[BEGIN DATASET EXCERPT]
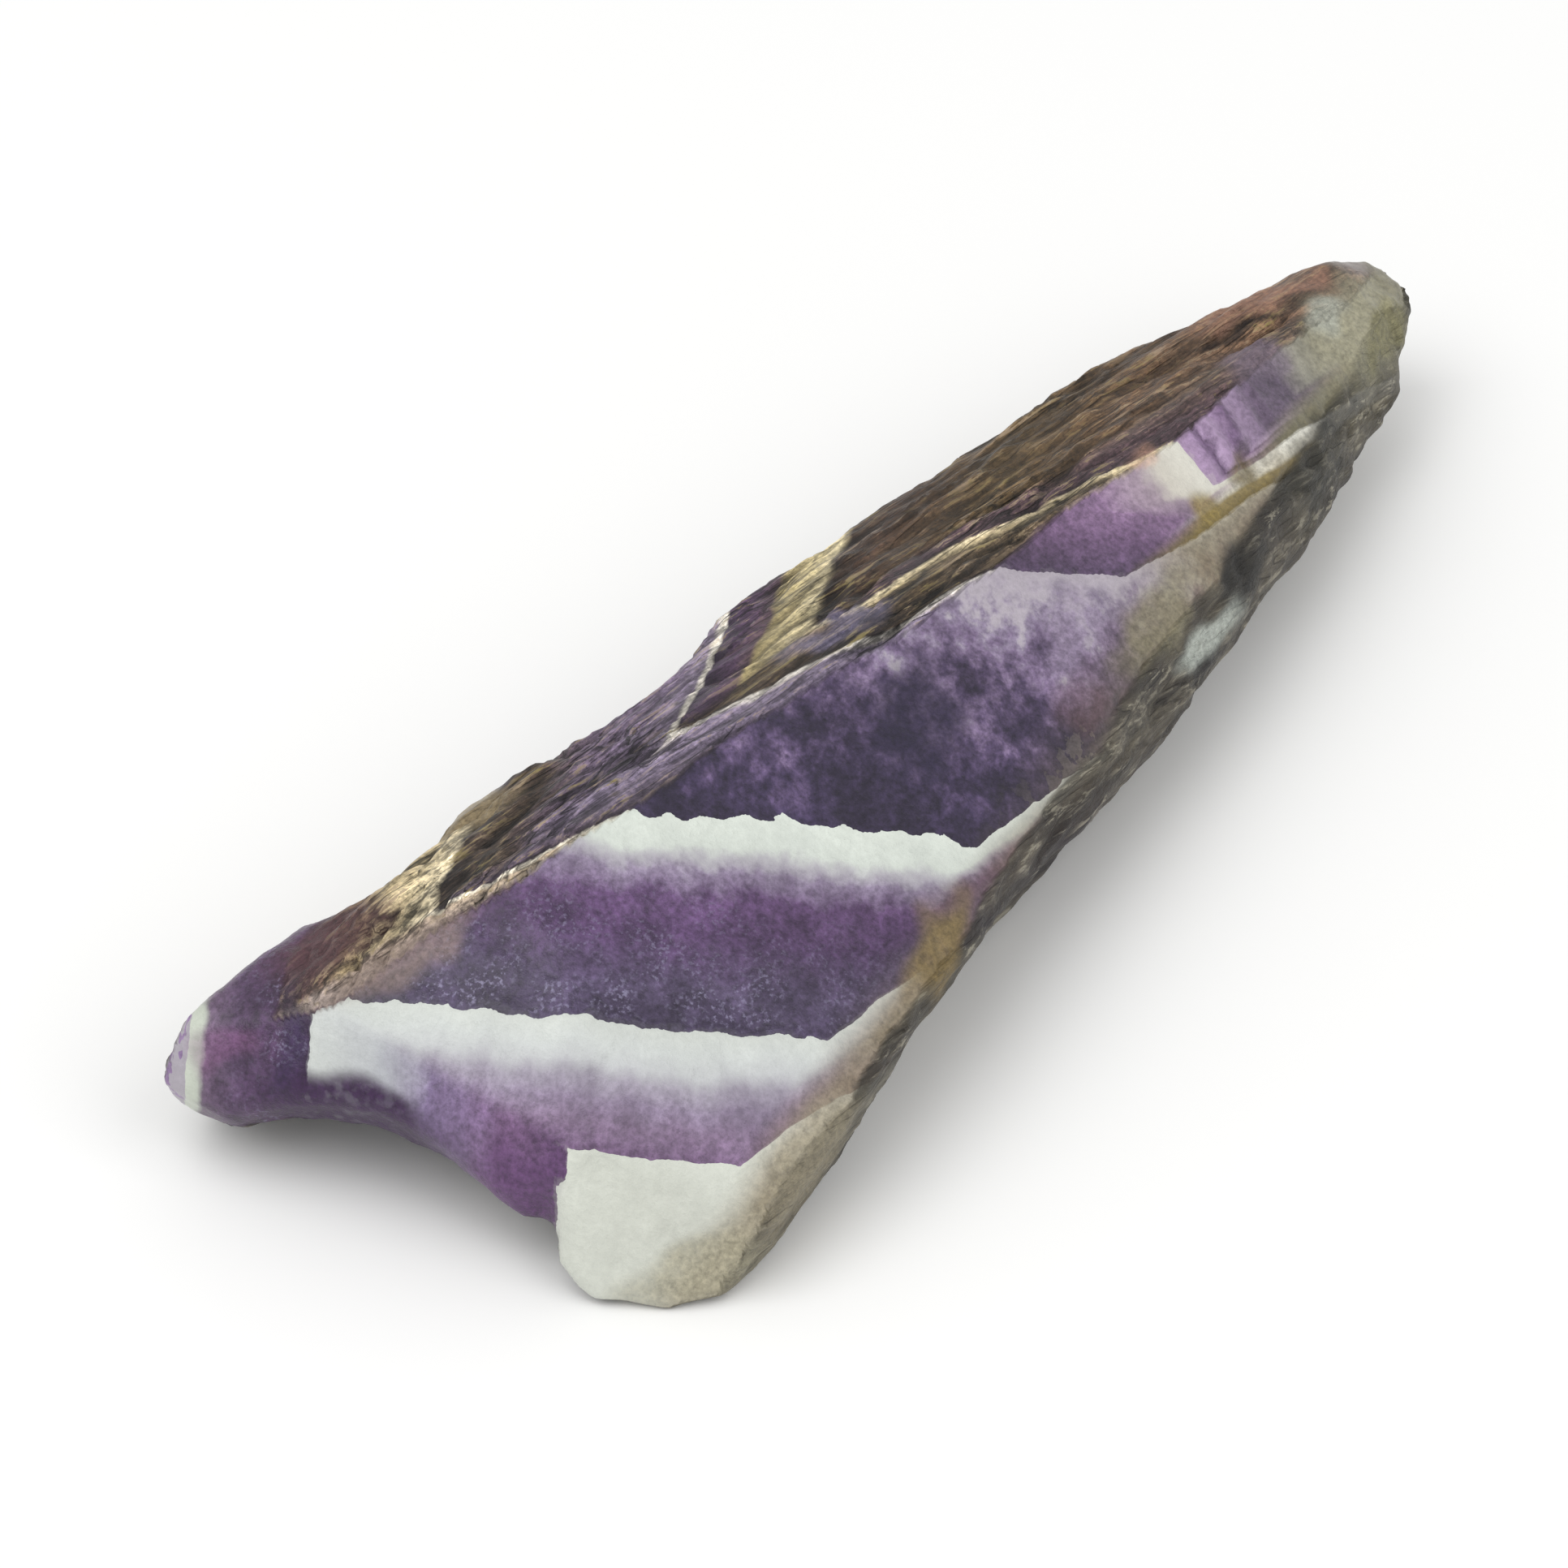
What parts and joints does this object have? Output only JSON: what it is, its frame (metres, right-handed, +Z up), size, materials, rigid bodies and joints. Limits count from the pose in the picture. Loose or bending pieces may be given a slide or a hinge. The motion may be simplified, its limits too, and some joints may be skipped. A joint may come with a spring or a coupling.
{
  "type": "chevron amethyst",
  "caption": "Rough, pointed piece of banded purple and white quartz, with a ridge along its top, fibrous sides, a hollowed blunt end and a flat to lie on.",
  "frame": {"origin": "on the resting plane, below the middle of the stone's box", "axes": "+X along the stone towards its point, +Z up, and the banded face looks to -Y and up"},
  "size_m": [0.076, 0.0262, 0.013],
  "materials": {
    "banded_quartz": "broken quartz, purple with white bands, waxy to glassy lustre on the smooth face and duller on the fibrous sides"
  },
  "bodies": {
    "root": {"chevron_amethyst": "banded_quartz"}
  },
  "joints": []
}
[END DATASET EXCERPT]
### REQUIREMENTS
Write the listing out again, exactly as it reads.

### FULL OUTPUT
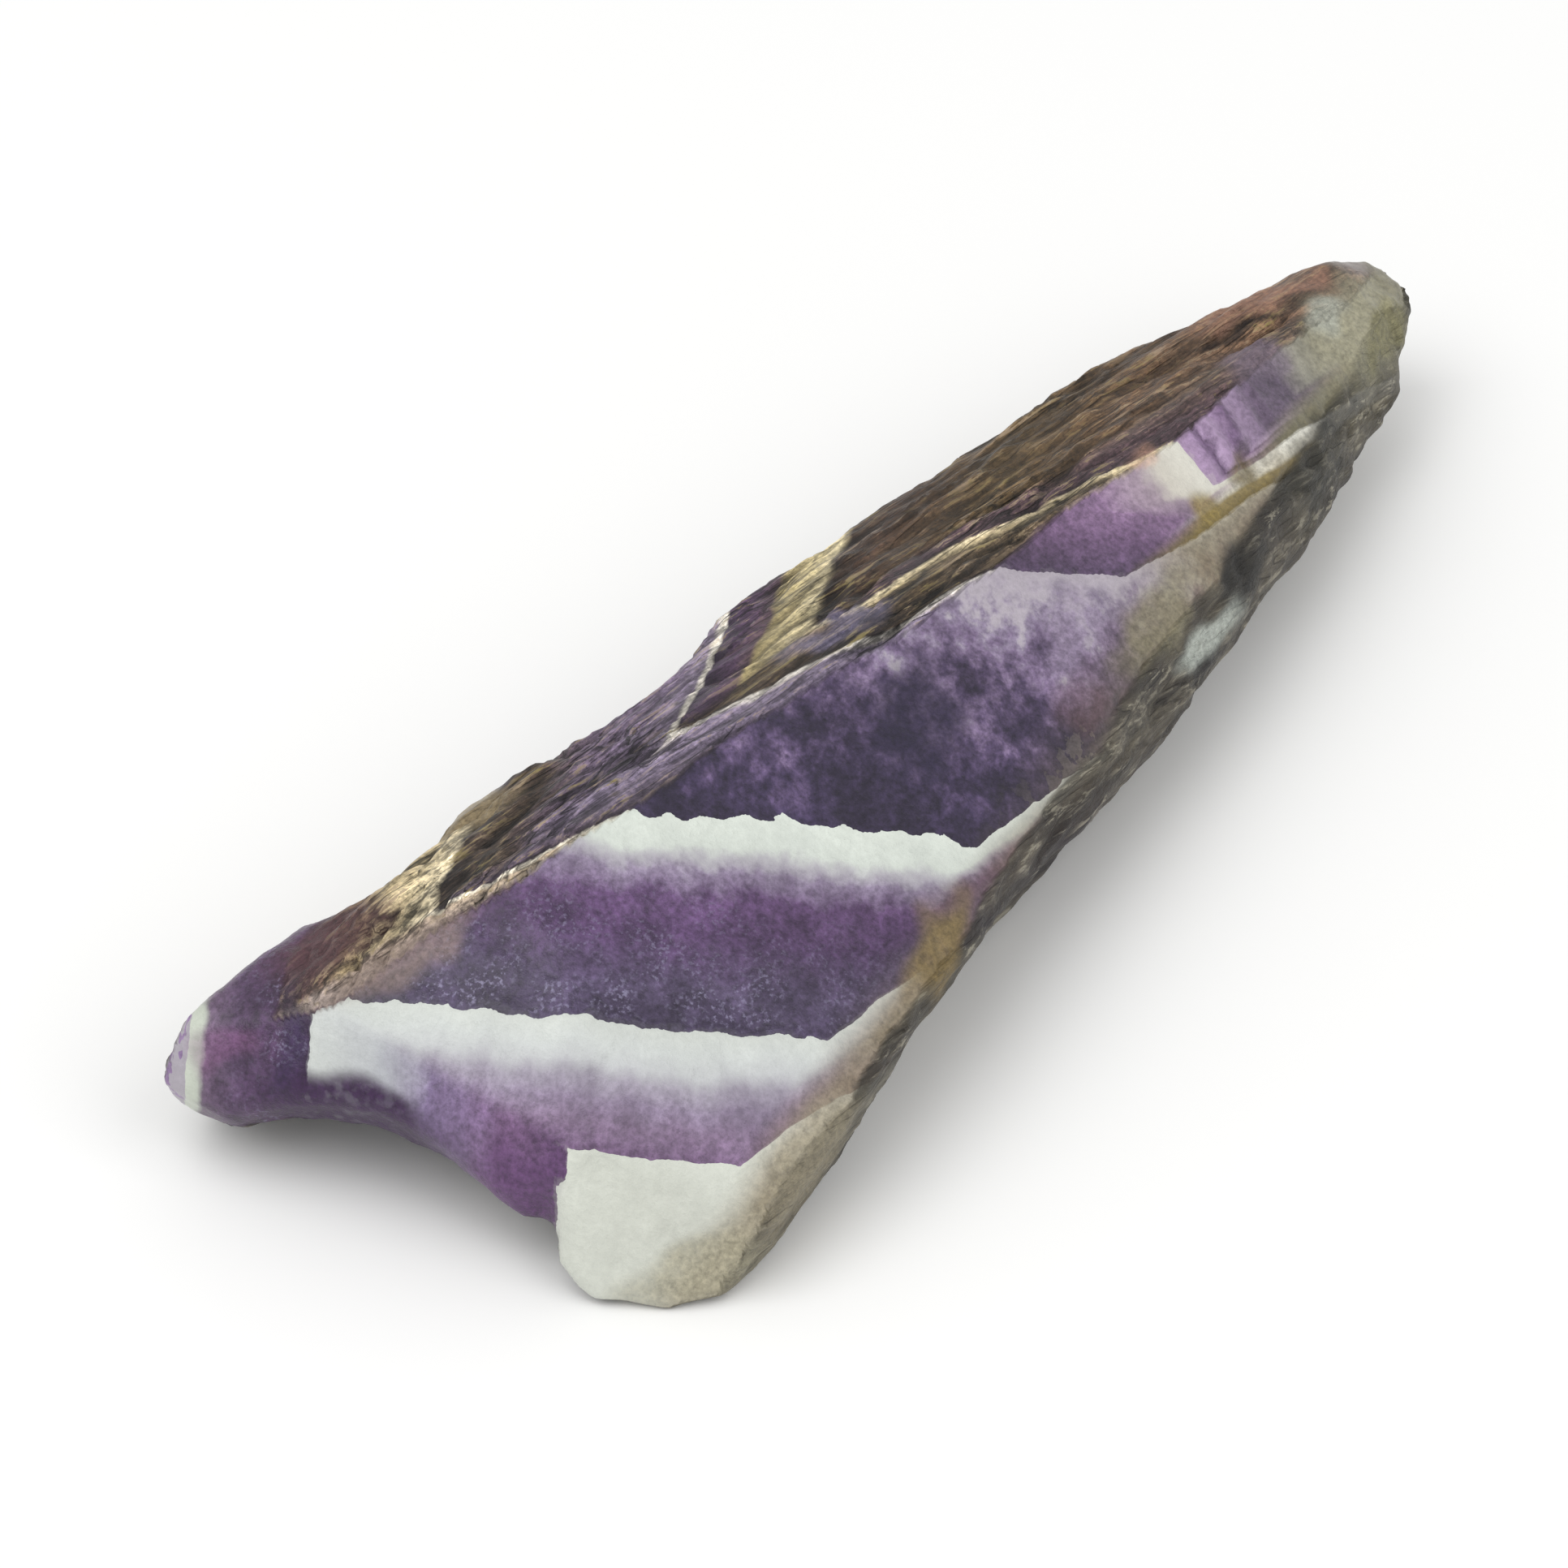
What parts and joints does this object have? Output only JSON: what it is, its frame (metres, right-handed, +Z up), size, materials, rigid bodies and joints. Limits count from the pose in the picture. Loose or bending pieces may be given a slide or a hinge. The motion may be simplified, its limits too, and some joints may be skipped. A joint may come with a spring or a coupling.
{
  "type": "chevron amethyst",
  "caption": "Rough, pointed piece of banded purple and white quartz, with a ridge along its top, fibrous sides, a hollowed blunt end and a flat to lie on.",
  "frame": {"origin": "on the resting plane, below the middle of the stone's box", "axes": "+X along the stone towards its point, +Z up, and the banded face looks to -Y and up"},
  "size_m": [0.076, 0.0262, 0.013],
  "materials": {
    "banded_quartz": "broken quartz, purple with white bands, waxy to glassy lustre on the smooth face and duller on the fibrous sides"
  },
  "bodies": {
    "root": {"chevron_amethyst": "banded_quartz"}
  },
  "joints": []
}